The evolution of base classifiers’ weights during the test session for two different subjects in data set 1. (a) and (b) correspond to base classifiers’ weights at the beginning and the end of test session of subject 3. (c) and (d) correspond to base classifiers’ weights at the beginning and the end of test session of subject 7

4 Conclusion

In this paper we presented an online inter-subjects classification framework for endogenous brain-computer interfaces. A straightforward way to learn from heterogeneous data recorded from different subjects is to use a weighted average ensemble in which each base classifier is trained using a single data set and weighted according to its accuracy in classifying brain signals of current BCI user. Static weighting of base classifiers using a small calibration set may increase classification accuracy in comparison to standard methods but this approach is limited by the non-stationary nature of brain signals. In the absence of true class labels during feedback phase, we proposed a new online adaptation approach of base classifiers’ weights based on ensemble predictions reinforced by interaction error-related potentials (iErrPs).
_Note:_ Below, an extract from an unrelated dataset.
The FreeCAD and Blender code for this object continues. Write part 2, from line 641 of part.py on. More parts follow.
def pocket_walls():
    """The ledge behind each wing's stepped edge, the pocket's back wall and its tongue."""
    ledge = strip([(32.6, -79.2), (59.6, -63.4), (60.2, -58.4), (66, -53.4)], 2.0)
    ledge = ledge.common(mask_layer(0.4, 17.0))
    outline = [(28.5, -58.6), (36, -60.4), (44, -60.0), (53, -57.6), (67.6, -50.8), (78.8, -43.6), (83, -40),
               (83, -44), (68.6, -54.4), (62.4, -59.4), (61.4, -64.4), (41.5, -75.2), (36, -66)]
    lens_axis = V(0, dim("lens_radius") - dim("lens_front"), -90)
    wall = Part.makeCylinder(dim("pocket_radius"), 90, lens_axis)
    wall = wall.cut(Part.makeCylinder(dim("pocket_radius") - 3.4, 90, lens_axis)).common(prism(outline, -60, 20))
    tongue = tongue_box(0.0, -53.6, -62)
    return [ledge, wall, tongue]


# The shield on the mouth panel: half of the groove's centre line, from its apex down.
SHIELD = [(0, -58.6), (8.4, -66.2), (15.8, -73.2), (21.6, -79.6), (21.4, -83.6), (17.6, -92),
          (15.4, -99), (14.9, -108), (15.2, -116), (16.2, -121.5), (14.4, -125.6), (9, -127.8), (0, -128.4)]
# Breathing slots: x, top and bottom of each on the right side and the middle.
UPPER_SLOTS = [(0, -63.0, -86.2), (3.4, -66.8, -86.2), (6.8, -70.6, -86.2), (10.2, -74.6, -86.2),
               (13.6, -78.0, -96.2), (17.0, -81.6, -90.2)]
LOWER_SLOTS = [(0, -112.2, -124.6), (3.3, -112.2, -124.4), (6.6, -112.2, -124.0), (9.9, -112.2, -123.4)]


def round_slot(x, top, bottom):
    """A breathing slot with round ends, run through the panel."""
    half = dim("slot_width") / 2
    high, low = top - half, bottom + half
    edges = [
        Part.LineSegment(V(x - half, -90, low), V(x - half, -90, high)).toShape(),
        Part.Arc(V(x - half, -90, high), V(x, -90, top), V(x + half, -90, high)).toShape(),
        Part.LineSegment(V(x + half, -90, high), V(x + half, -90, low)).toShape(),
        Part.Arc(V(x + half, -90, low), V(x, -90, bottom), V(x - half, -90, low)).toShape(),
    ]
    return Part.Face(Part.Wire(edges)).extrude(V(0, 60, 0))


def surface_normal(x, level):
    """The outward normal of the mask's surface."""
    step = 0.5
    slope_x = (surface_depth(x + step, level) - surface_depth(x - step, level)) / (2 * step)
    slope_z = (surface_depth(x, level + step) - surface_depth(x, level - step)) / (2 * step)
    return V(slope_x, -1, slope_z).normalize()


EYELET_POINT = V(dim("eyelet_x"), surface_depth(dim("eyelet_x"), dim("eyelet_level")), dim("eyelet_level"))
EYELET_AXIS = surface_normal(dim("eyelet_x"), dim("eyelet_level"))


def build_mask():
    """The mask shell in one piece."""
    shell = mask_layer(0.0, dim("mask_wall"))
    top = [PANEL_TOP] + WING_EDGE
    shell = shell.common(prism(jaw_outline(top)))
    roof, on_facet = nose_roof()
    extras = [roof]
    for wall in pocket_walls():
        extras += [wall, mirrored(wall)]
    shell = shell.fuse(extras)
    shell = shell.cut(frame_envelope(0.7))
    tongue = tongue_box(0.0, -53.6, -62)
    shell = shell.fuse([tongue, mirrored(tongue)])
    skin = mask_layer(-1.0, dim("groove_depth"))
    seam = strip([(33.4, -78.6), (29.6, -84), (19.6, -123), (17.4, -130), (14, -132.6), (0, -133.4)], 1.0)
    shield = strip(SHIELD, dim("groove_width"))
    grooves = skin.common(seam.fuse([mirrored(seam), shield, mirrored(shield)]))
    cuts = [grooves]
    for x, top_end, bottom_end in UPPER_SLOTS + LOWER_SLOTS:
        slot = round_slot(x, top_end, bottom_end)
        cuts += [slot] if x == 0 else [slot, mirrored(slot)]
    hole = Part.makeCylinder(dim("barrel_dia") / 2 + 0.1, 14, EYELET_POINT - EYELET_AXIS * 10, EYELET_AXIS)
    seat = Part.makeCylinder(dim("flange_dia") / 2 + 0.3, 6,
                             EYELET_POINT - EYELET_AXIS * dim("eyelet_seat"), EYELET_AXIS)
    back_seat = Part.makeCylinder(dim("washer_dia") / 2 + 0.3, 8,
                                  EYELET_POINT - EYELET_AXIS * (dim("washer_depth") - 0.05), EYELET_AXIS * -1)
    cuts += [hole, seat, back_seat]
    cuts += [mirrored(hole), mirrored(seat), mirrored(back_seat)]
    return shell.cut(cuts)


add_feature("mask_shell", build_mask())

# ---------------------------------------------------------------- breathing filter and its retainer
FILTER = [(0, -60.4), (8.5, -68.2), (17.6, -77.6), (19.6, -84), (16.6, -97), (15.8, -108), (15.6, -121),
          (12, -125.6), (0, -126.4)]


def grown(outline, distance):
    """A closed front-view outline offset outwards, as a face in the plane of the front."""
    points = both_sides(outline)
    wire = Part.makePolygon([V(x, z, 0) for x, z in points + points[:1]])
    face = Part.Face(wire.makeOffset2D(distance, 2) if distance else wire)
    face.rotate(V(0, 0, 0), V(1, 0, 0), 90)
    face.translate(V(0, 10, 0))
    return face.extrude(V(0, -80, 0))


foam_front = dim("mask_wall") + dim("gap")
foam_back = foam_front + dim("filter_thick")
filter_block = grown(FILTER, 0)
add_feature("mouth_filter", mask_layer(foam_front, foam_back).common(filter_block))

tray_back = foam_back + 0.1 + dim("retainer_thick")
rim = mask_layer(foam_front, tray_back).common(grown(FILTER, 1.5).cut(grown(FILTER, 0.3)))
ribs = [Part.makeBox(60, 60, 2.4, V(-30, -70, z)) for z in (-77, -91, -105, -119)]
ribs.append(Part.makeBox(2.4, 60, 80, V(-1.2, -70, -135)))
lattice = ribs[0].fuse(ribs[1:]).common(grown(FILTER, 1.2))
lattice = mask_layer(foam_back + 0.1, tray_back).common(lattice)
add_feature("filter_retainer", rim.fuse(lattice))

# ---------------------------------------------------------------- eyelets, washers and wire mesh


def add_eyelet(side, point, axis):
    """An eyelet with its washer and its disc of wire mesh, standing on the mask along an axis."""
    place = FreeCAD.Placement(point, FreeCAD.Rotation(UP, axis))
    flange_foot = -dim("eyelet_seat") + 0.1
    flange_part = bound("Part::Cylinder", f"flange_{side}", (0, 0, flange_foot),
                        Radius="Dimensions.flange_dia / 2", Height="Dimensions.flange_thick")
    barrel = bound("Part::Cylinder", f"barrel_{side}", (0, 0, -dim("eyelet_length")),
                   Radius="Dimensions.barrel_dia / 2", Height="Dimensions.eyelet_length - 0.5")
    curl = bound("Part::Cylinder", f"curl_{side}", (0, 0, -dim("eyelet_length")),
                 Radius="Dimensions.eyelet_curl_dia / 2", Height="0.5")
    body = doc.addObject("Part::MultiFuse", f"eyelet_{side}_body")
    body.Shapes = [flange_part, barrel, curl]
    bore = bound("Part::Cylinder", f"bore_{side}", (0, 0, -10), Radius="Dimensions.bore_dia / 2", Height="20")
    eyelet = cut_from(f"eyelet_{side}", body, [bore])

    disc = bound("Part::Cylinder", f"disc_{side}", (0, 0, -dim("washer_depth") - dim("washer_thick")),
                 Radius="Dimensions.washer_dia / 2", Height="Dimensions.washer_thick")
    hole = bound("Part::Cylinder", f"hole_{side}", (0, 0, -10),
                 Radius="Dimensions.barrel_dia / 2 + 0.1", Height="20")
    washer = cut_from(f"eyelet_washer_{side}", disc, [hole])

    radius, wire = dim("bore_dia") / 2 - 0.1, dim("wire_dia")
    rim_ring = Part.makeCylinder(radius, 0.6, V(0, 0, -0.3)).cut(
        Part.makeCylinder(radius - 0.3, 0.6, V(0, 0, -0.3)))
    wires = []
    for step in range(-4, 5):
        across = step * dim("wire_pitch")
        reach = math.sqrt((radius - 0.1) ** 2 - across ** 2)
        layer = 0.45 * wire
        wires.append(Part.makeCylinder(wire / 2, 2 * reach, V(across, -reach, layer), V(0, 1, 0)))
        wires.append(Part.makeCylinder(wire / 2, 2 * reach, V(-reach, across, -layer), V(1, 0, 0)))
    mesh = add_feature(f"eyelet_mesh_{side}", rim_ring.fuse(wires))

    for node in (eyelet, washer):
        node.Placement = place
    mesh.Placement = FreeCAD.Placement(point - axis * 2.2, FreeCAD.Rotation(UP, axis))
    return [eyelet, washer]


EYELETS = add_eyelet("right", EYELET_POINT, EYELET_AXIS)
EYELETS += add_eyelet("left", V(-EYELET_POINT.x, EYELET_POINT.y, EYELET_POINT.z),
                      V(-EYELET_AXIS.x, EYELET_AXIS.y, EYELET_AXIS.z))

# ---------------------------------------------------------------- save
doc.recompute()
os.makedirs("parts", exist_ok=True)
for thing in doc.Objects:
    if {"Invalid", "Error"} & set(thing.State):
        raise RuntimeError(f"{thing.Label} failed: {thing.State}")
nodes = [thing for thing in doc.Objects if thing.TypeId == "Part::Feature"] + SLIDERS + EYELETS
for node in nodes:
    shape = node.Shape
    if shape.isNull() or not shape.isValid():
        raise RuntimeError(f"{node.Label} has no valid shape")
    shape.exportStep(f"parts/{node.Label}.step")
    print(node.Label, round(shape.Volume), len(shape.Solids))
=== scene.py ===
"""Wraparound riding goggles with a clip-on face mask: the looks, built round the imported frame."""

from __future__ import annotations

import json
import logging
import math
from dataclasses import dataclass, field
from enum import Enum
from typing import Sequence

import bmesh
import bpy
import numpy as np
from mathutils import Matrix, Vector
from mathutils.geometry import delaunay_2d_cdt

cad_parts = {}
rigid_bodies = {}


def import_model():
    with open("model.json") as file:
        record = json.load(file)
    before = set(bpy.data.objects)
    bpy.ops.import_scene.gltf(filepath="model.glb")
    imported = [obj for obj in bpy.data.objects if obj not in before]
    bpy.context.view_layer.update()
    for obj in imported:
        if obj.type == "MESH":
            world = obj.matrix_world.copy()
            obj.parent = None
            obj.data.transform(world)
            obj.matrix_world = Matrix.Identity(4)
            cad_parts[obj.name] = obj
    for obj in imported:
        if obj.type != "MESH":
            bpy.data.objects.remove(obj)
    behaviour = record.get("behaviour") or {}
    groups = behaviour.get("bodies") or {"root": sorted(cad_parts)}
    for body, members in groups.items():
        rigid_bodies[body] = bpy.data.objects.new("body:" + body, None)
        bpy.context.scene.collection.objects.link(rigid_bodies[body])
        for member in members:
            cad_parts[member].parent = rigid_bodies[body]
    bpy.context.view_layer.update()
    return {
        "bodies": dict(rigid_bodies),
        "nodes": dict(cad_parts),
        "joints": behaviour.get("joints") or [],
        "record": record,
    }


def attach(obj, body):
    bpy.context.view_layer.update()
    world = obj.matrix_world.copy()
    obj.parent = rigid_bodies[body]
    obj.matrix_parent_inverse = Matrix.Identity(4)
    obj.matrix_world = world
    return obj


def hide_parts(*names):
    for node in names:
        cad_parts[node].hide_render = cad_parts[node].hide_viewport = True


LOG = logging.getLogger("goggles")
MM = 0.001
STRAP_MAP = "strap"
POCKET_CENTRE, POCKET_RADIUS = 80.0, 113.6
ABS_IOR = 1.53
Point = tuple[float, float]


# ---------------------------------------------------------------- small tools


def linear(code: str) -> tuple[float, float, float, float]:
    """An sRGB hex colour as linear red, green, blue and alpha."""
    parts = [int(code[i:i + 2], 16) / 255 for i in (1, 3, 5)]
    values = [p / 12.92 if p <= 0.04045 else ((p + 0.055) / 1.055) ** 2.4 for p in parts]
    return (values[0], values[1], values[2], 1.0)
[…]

Results on two EEG data sets showed that our adaptive ensemble method based on a realistic iErrPs classifier allows increasing classification accuracy in comparison to the static method and preventing error accumulation compared to the adaptive method based only on ensemble predictions.

The proposed online adaptation method was limited to binary classification tasks. In future work we will extend it to multi-class classification and evaluate it in online experimental settings. Beyond the scope of BCI applications, our approach can be extended to other applications in which online transfer learning is needful and information about user’s assessment of the system is accessible such as spam filtering application.